Graham and Altman host a chat with three Y Combinator startups: George Saines and Nick Winter of Code Combat, a way to learn code though gaming; Karen Cheng and Finbarr Taylor, of giveit100.com, a site where users share their progress at different skills, and Ryan Petersen of Flexport, a digitized customs brokerage.
In an interview with Ryan Lawler of TechCrunch, Graham discusses the value of the YC investments, how the accelerator dealt with too many companies in a previous batch, and why venture capitalists should move quickly:
Well VCs have financial models for how much they need to invest, and what percentage of the company they need to buy for it, in order to get positive returns. And they’re really nervous, somewhat justifiably so, because if you’re going to lose money as a VC firm you wont know it til about six to eight years later. So these models, they become sort of religious about them. But, they really feel like they can’t buy less than 20% of the company in the Series A round…and in a competitive deal since that number can’t move, then the only number that can move is the valuation.. That means that the amount invested increases, arbitrarily. These companies would like to sell half as much stock for half as much money, but that’s not one of the options. If there was a VC that broke ranks and said they would give companies the money they actually need instead of it being determined by random external forces, they would get all the good startups.

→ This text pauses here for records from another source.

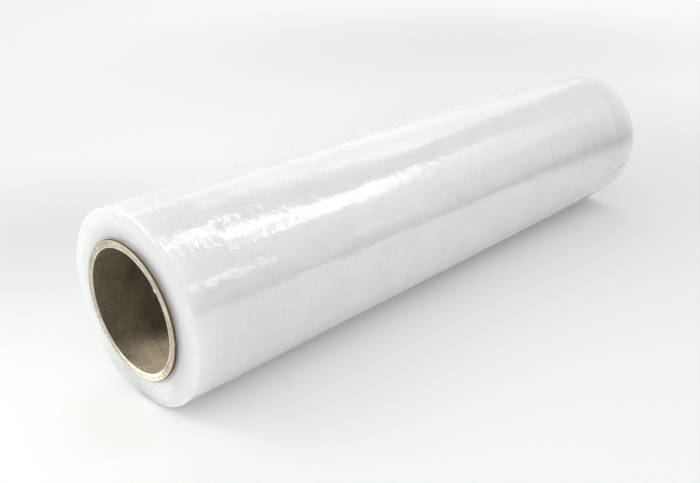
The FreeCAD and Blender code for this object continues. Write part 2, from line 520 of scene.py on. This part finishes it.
def make_film():
    """Milky wound film with a clear skin."""
    material, tree, output = new_material("stretch_film")
    place = split(tree, add(tree, "ShaderNodeTexCoord").outputs["Object"])
    round_lines = stretched(tree, place, 420.0, 14.0, 3.0)
    long_lines = stretched(tree, place, 9.0, 110.0, 2.0, 0.5)
    clouds = stretched(tree, place, 26.0, 34.0, 5.0, 0.65)
    patches = stretched(tree, place, 60.0, 75.0, 3.0)
    crinkles = stretched(tree, place, 330.0, 120.0, 3.0, 0.7)
    tone = maths(tree, "ADD", maths(tree, "MULTIPLY", round_lines, 0.22),
                 maths(tree, "MULTIPLY", clouds, 0.78))
    colour = ramp(tree, tone, ((0.34, FILM_SHADE), (0.62, FILM_COLOUR)))
    broad = add(tree, "ShaderNodeBump", {
        "Strength": 1.0, "Distance": PATCH_RELIEF, "Height": patches}).outputs[0]
    long_bump = add(tree, "ShaderNodeBump", {
        "Strength": 1.0, "Distance": LONG_RELIEF, "Height": long_lines,
        "Normal": broad}).outputs[0]
    fine = maths(tree, "ADD", maths(tree, "MULTIPLY", crinkles, clouds),
                 maths(tree, "MULTIPLY", round_lines, 0.35))
    bump = add(tree, "ShaderNodeBump", {
        "Strength": 1.0, "Distance": CRINKLE_RELIEF, "Height": fine,
        "Normal": long_bump}).outputs[0]
    surface = add(tree, "ShaderNodeBsdfPrincipled", {
        "Base Color": colour, "Roughness": FILM_ROUGHNESS, "IOR": 1.5,
        "Subsurface Weight": 0.9, "Subsurface Scale": 0.05,
        "Subsurface Radius": (1.0, 1.0, 1.0),
        "Coat Weight": 1.0, "Coat Roughness": COAT_ROUGHNESS, "Coat IOR": COAT_INDEX,
        "Normal": bump, "Coat Normal": bump,
    })
    tree.links.new(surface.outputs[0], output.inputs["Surface"])
    return material


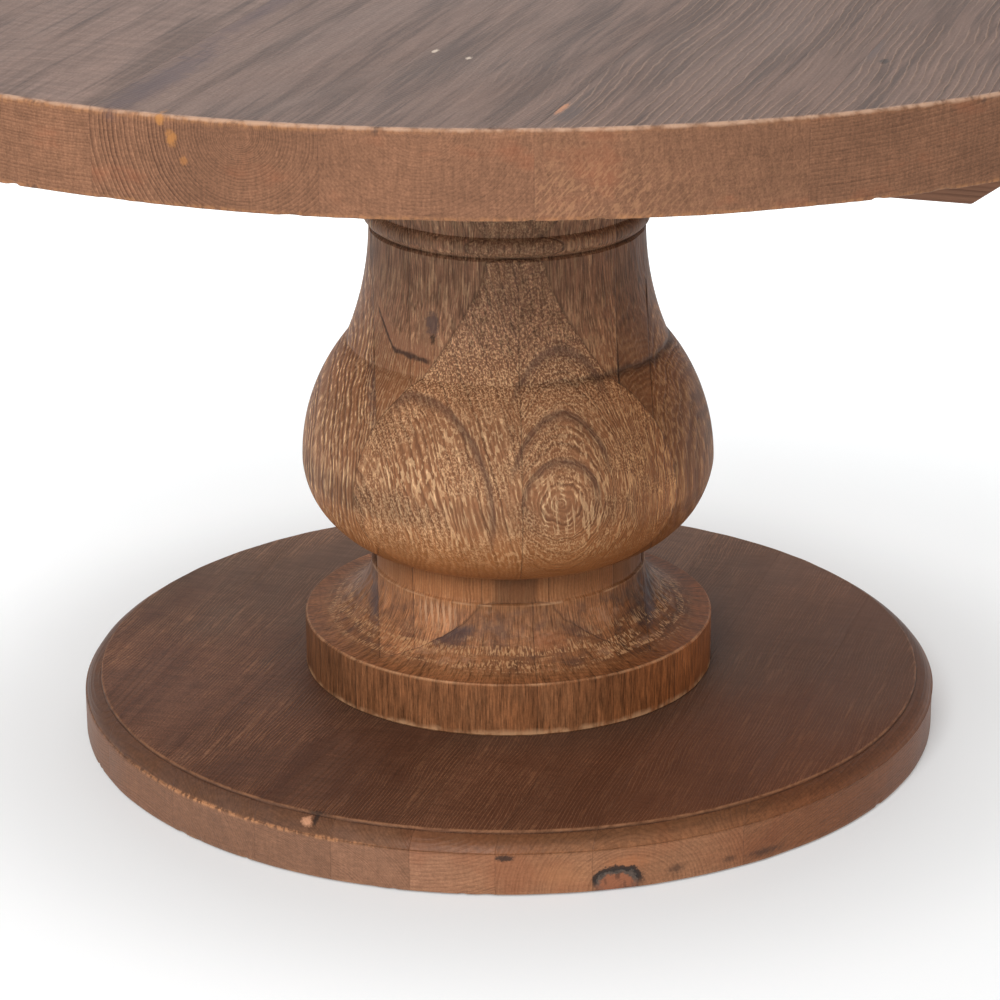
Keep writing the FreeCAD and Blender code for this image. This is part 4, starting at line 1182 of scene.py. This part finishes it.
# for each block: pith in the column's axes and the strengths of its figure
BLOCK_WOOD = {
    "belly_front_left": dict(pith=(-1.20, -0.30), rings=0.215, lines=0.90, strokes=0.45, specks=0.65,
                             slant=0.24, arches=("left", "right"), tone=1.16),
    "belly_front_right": dict(pith=(0.0, 0.0), rings=0.20, lines=0.85, strokes=0.45, specks=0.65,
                              slant=0.10, ovals=True, arches=("right",), tone=1.14),
    "belly_left": dict(pith=(-0.90, 0.10), rings=0.215, lines=1.0, strokes=0.30, tone=1.14,
                       spots=[((-0.126, -0.090, 0.350), (0.010, 0.06, 0.050), SIDE_SHADE, 0.55, 0.9)]),
    # painted shade: the low tone of this block darkens the column's right side
    "belly_right": dict(pith=(0.90, -0.20), rings=0.20, lines=0.60, strokes=0.40, tone=0.82,
                        spots=[((0.128, -0.080, 0.420), (0.010, 0.06, 0.060), SIDE_SHADE, 0.4, 0.9)]),
    "foot_front_left": dict(FOOT_WOOD, pith=(-0.06, -0.50),
                            spots=[((-0.064, -0.130, 0.131), (0.032, 0.020, 0.014), DARK_WEDGE, 0.75, 0.7)]),
    "foot_front_right": dict(FOOT_WOOD, pith=(0.10, -0.45),
                             spots=[((0.030, -0.150, 0.128), (0.040, 0.03, 0.012), srgb(150, 92, 62), 0.4,
                                     0.9)]),
    "foot_left": dict(FOOT_WOOD, pith=(-0.40, 0.03), tone=0.66,
                      spots=[((-0.128, -0.055, 0.140), (0.008, 0.05, 0.035), SIDE_SHADE, 0.7, 0.8)]),
    "foot_right": dict(FOOT_WOOD, pith=(0.40, -0.02), tone=0.84,
                       spots=[((0.130, -0.060, 0.140), (0.010, 0.05, 0.035), SIDE_SHADE, 0.75, 0.8)]),
    "capital_front": dict(pith=(0.02, -0.50), rings=0.12, lines=0.4, strokes=0.6, specks=0.5, tone=0.90),
}
DEFAULT_WOOD = dict(pith=(0.03, 0.50), rings=0.12, lines=0.5, strokes=0.6, tone=1.0)


def block_sides(seam):
    """Where each face block lies across the column: (x low, x high, y low, y high)."""
    sides = {
        "left": (None, -CORE_HALF, -CORE_HALF, CORE_HALF),
        "right": (CORE_HALF, None, -CORE_HALF, CORE_HALF),
    }
    for name, low, high in (("front", None, -CORE_HALF), ("back", CORE_HALF, None)):
        if seam is None:
            sides[name] = (None, None, low, high)
        else:
            sides[name + "_left"] = (None, seam, low, high)
            sides[name + "_right"] = (seam, None, low, high)
    return sides


def make_blocks():
    for kind, (low, high, seam) in BLOCK_KINDS.items():
        turning = column_turning(low, high, int(900 * FINE))
        for number, (side, box) in enumerate(block_sides(seam).items()):
            node = "%s_block_%s" % (kind, side)
            planes = [(0, place) for place in box[:2] if place is not None]
            planes += [(1, place) for place in box[2:] if place is not None]
            wood = BLOCK_WOOD.get("%s_%s" % (kind, side), DEFAULT_WOOD)
            material = column_material(node + "_wood", 40.0 + 2.7 * number + 10 * low, planes=planes, **wood)
            bm = cut_copy(turning, box_planes(*box))
            to_piece(bm, node + "_turned", node, material, COLUMN_YAW)
        turning.free()


# ---- battens and plate ---------------------------------------------------------------------------

def prism_piece(node, section, low, high, material):
    """A bar of one section in the XZ plane, from low to high along Y, with eased edges."""
    bm = bmesh.new()
    near = [bm.verts.new((x, low, z)) for x, z in section]
    far = [bm.verts.new((x, high, z)) for x, z in section]
    bm.faces.new(near)
    bm.faces.new(list(reversed(far)))
    for i in range(len(section)):
        following = (i + 1) % len(section)
        bm.faces.new((near[following], near[i], far[i], far[following]))
    bmesh.ops.recalc_face_normals(bm, faces=bm.faces)
    bmesh.ops.bevel(bm, geom=bm.edges[:], offset=SAWN_EASE, segments=3, profile=0.5, affect="EDGES")
    to_piece(bm, node + "_sawn", node, material)


BATTEN_BEVEL = 0.059
PLATE_CHAMFER = 0.012
SAWN_EASE = 0.0015


def make_underframe():
    """The two battens, bevelled to a narrow underside, and the column's head plate, chamfered below."""
    for index, node in enumerate(("batten_front", "batten_back")):
        low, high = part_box(node)
        section = [(low[0], high[2]), (low[0] + BATTEN_BEVEL, low[2]), (high[0] - BATTEN_BEVEL, low[2]),
                   (high[0], high[2])]
        material = batten_material(node + "_wood", 60.0 + index, 1.0)
        prism_piece(node, section, low[1], high[1], material)
    low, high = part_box("top_plate")
    section = [(low[0], high[2]), (low[0], low[2] + PLATE_CHAMFER), (low[0] + PLATE_CHAMFER, low[2]),
               (high[0] - PLATE_CHAMFER, low[2]), (high[0], low[2] + PLATE_CHAMFER), (high[0], high[2])]
    material = batten_material("plate_wood", 71.0, 0.95)
    prism_piece("top_plate", section, low[1], high[1], material)


def dress_fasteners():
    """Give the fasteners, dowels and glides, which keep their CAD shapes, their own materials."""
    zinc = metal_material("zinc_plate", srgb(190, 190, 186), srgb(132, 130, 124), 0.28)
    brass = metal_material("insert_brass", srgb(206, 172, 104), srgb(150, 116, 62), 0.30)
    special = {"threaded_inserts": brass, "floor_glides": nylon_material()}
    beech = dowel_material()
    for name, item in NODES.items():
        if item.hide_render:
            continue
        material = beech if "dowel" in name else special.get(name, zinc)
        item.data.materials.clear()
        item.data.materials.append(material)


# ---- stage, light and camera ---------------------------------------------------------------------

def make_stage():
    """A plain pale floor, clear from below, which glows faintly so that shadows on it stay light."""
    bpy.ops.mesh.primitive_grid_add(x_subdivisions=8, y_subdivisions=8, size=40)
    floor = bpy.context.object
    floor.name = "studio_floor"
    material, g, shader = new_material("pale_floor")
    cloud = g.noise(object_point(g), 0.6, detail=2)
    g.put(shader.inputs["Base Color"], g.mix(cloud, (0.60, 0.625, 0.637), (0.63, 0.655, 0.667)))
    shader.inputs["Roughness"].default_value = 0.7
    shader.inputs["Specular IOR Level"].default_value = 0.0
    shader.inputs["Emission Color"].default_value = (1.0, 1.0, 1.0, 1.0)
    reach = g.length(object_point(g))
    # the glow is weaker near the table, which paints a soft shadow on the floor round the base
    glow = g.step(reach, 0.42, 0.66, 0.24, 0.40) + g.step(reach, 0.66, 1.9, 0.0, 0.24)
    g.put(shader.inputs["Emission Strength"], glow)
    below = g.node("ShaderNodeNewGeometry").outputs["Backfacing"]
    clear = g.node("ShaderNodeBsdfTransparent").outputs[0]
    mixed = g.node("ShaderNodeMixShader", {0: below, 1: shader.outputs[0], 2: clear}).outputs[0]
    g.put(material.node_tree.nodes["Material Output"].inputs["Surface"], mixed)
    floor.data.materials.append(material)


def add_light(name, place, target, size, power):
    data = bpy.data.lights.new(name, "AREA")
    data.shape = "DISK"
    data.size = size
    data.energy = power
    lamp = bpy.data.objects.new(name, data)
    lamp.location = place
    lamp.rotation_mode = "QUATERNION"
    lamp.rotation_quaternion = (Vector(target) - Vector(place)).to_track_quat("-Z", "Y")
    bpy.context.scene.collection.objects.link(lamp)


CAMERA_AZIMUTH = math.radians(17.5)
CAMERA_BACK = 3.148
CAMERA_HEIGHT = 1.3901
CAMERA_PITCH = 0.3577
CAMERA_YAW = -0.0024
CAMERA_ROLL = -0.0044
FOCAL_PER_WIDTH = 3.5552


def around(azimuth, back, height):
    """A place round the table: azimuth 0 is in front, at -Y, and 90 degrees is at +X."""
    return Vector((math.sin(azimuth) * back, -math.cos(azimuth) * back, height))


def make_lights():
    world = bpy.data.worlds.new("studio")
    world.use_nodes = True
    background = world.node_tree.nodes["Background"]
    background.inputs[0].default_value = (1.0, 1.0, 1.0, 1.0)
    background.inputs[1].default_value = 0.50
    bpy.context.scene.world = world
    add_light("key_softbox", around(math.radians(4), 3.4, 2.7), (0, 0, 0.35), 1.7, 124)
    add_light("overhead_softbox", (-0.5, -0.2, 3.6), (-0.2, 0, 0), 2.6, 20)
    add_light("rear_softbox", (-0.6, 2.6, 2.4), (-0.4, 2.8, 0), 3.0, 70)


def make_camera():
    """A long lens from the right of the front, tilted down at the base."""
    data = bpy.data.cameras.new("camera")
    data.sensor_width = 36.0
    data.lens = 36.0 * FOCAL_PER_WIDTH
    data.clip_end = 200
    camera = bpy.data.objects.new("camera", data)
    heading = CAMERA_AZIMUTH - CAMERA_YAW
    turn = Matrix.Rotation(heading, 4, "Z") @ Matrix.Rotation(math.pi / 2 - CAMERA_PITCH, 4, "X")
    turn = turn @ Matrix.Rotation(CAMERA_ROLL, 4, "Z")
    camera.matrix_world = Matrix.Translation(around(CAMERA_AZIMUTH, CAMERA_BACK, CAMERA_HEIGHT)) @ turn
    bpy.context.scene.collection.objects.link(camera)
    bpy.context.scene.camera = camera


make_camera()
make_boards("top_plank", 9, TOP_RADIUS, top_turning(), top_plank_material)
make_boards("base_board", 9, BASE_RADIUS, base_turning(), base_board_material)
make_core()
make_blocks()
make_underframe()
dress_fasteners()
make_stage()
make_lights()
bpy.context.scene.view_settings.view_transform = "Standard"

Graham says that 37 Y Combinator companies have valuations of, or have sold for, at least $40 million.
The newspaper profiles the firm’s Demo Day, speaking with Graham, Altman, and Livingston about the company’s strategy for picking startups to support. Graham:
Imagine an assembly line where Facebooks and Googles come along every few years. You can either pick that cookie off the assembly line or not. If you pick it off, it’s market price, which varies. But if you don’t pick it off, you’re out of the game.
Graham says Y Combinator is now focusing more on people than ideas, as a team of founders who have been friends for some time will keep what seems like a difficult idea alive in order to not let each other down:
At the stage we’re funding people, at the beginning, the founder is more important than the idea…We’re looking for people who have been friends for a while and worked together on things…Almost every startup has some point where it seems like the startup is doomed, the startup is worthless
Conway talks about the defining qualities of entrepreneurs, his early days at Altos Computer, PTS, and Snocap. Thinking big is a must:
Many, many of our companies don’t think big enough…there’s some big companies, it could be bigger so as ambitious as you want to be, go for it.
Y Combinator founders receive $150,000 each via Milner and Conway’s Start Fund. The investment will be convertible debt, which converts into equity in later rounds, with no cap and discount, the most entrepreneur-friendly terms.
Arrington posts about a meeting of angel investors at Bin 38 in San Francisco, who account for ‘nearly 100 percent of early stage start-up deals in Silicon Valley‘. He doesn’t identify the people at the meeting, but says sources give him information on what the meeting is about:
- Complaints about Y Combinator’s growing power, and how to counteract competitiveness in Y Combinator deals
- Complaints about rising deal valuations and they can act as a group to reduce those valuations
- How the group can act together to keep traditional venture capitalists out of deals entirely
- How the group can act together to keep out new angel investors invading the market and driving up valuations.
- More mundane things, like agreeing as a group not to accept convertible notes in deals (an entrepreneur-friendly type of deal).
- One source has also said that there is a wiki of some sort that the group has that explicitly talks about how the group should act as one to keep deal valuations down.
He says the meeting raises serious concerns:
Collusion and price fixing, that’s what. It is absolutely unlawful for competitors to act together to keep other competitors out of the market, or to discuss ways to keep prices under control. And that appears to be exactly what this group is doing. This isn’t minor league stuff. We’re talking about federal crimes and civil prosecutions if in fact that’s what they’re doing.
Livingston says Y Combinator reached out to Conway in its early stages, but wasn’t able to communicate to him what the firm did.
He said, “Is this in Boston? I stick mainly local.” I replied, “No, we’re in Mountain View and we’d love for you to come to Demo Day.” He said, “Is this a chance to invest in the incubator?” I replied, “No, we don’t want you to invest in us. It’s a chance to invest in the individual startups.” Then he told us he’d circle back, since he was jammed. We got the “am jammed now” from Ronco—it was so embarrassing.
She says Conway did end up coming to Demo Day in 2006, and returned to talk at the next year’s winter event.
Loopt joins the inaugural batch and receives a reported $6,000. Altman says the money-saving culture at Y Combinator, which extends to things like readymade meals, helps develop the location-based mobile app company develop:
That culture of frugality and discipline is really important for the Y Combinator mindset. The start-ups that do well are the ones that are working all the time.